Test your understanding with these questions:

  1. If a 10% increase in the price of coffee leads to a 2% decrease in quantity demanded, is demand elastic or inelastic? Calculate the PED.
  2. Explain how the availability of close substitutes affects the elasticity of demand for a product. Give an example.
  3. Sketch a demand curve for a product that is perfectly inelastic. Label the axes.
  4. If a business lowers the price of its product and total revenue increases, what does this indicate about the price elasticity of demand?
  5. Explain how a business can use its understanding of PED to maximize its profits.

Answers:

  1. Inelastic. $PED = \frac{-2\%}{10\%} = -0.2$. Since the absolute value is less than 1, demand is inelastic.
  2. More substitutes mean more elastic demand.

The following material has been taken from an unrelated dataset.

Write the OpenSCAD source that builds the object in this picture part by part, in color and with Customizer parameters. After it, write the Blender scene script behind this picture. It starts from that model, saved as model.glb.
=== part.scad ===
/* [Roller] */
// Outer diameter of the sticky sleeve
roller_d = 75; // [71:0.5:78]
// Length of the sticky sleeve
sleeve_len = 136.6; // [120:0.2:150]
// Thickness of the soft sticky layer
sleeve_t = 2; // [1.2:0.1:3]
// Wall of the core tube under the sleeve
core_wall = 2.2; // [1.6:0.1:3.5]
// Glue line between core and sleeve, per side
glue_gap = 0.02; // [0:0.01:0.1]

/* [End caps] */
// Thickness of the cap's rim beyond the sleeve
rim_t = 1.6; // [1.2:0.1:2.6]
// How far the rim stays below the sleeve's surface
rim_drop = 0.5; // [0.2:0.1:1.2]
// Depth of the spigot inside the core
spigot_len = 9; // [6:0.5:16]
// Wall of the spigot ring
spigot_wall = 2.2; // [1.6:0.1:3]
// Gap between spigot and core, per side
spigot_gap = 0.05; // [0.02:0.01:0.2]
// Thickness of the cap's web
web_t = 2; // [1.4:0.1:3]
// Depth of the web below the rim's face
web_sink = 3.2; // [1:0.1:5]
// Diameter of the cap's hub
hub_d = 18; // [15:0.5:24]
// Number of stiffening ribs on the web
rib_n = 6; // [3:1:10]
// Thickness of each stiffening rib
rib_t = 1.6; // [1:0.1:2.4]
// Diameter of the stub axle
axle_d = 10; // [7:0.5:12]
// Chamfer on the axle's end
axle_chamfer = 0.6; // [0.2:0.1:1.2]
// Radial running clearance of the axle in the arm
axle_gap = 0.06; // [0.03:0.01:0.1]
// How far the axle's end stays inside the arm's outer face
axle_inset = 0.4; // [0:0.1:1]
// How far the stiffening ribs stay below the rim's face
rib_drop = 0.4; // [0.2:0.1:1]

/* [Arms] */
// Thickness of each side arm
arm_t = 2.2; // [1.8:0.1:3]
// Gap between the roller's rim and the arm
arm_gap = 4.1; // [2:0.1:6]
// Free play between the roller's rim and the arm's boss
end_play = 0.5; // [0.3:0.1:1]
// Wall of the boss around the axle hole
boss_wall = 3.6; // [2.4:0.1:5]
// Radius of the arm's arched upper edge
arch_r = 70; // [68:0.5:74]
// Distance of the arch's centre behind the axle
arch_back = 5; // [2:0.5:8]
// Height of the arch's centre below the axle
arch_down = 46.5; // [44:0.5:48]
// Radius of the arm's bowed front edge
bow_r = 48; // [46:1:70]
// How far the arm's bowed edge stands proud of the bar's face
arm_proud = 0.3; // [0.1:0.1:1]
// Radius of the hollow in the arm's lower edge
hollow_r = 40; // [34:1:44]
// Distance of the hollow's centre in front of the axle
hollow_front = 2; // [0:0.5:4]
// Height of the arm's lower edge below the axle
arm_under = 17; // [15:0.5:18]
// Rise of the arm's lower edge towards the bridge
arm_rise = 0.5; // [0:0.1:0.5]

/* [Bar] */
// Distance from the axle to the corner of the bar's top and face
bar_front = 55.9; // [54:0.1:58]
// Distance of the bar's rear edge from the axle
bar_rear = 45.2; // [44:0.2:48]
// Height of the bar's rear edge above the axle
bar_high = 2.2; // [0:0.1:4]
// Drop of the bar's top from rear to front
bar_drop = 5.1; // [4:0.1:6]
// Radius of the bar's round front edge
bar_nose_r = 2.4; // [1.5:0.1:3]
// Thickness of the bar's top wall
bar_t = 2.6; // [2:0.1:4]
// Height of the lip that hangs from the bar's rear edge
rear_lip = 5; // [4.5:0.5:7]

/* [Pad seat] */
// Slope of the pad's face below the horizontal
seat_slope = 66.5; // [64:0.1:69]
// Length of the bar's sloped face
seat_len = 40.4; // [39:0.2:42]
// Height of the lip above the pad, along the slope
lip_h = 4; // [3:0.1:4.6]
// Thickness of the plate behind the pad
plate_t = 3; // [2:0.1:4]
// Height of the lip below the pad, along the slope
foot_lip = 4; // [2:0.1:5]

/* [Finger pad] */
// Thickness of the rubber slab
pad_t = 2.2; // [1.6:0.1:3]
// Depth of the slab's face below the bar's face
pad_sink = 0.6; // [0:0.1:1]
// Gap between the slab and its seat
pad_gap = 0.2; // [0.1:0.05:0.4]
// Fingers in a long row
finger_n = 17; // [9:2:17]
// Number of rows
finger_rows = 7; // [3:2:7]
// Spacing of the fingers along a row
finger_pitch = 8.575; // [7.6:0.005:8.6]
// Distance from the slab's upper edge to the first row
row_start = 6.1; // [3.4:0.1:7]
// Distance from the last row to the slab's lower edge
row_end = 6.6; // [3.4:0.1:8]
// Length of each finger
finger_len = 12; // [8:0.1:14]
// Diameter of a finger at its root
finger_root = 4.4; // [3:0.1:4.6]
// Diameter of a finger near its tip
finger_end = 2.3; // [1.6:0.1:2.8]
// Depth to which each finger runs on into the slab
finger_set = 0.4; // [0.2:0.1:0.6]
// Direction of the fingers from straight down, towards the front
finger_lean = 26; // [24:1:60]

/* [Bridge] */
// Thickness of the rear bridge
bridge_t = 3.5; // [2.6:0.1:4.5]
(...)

For example, if there are many brands of bottled water, a price increase in one brand will cause consumers to switch to another.
  3. The demand curve would be a vertical line. Price (Y-axis), Quantity (X-axis).
  4. This indicates that demand is elastic. Lowering the price led to a proportionally larger increase in quantity demanded, resulting in higher total revenue.
  5. A business can use PED to set prices that maximize revenue. If demand is inelastic, they can increase prices. If demand is elastic, they might lower prices to increase sales volume.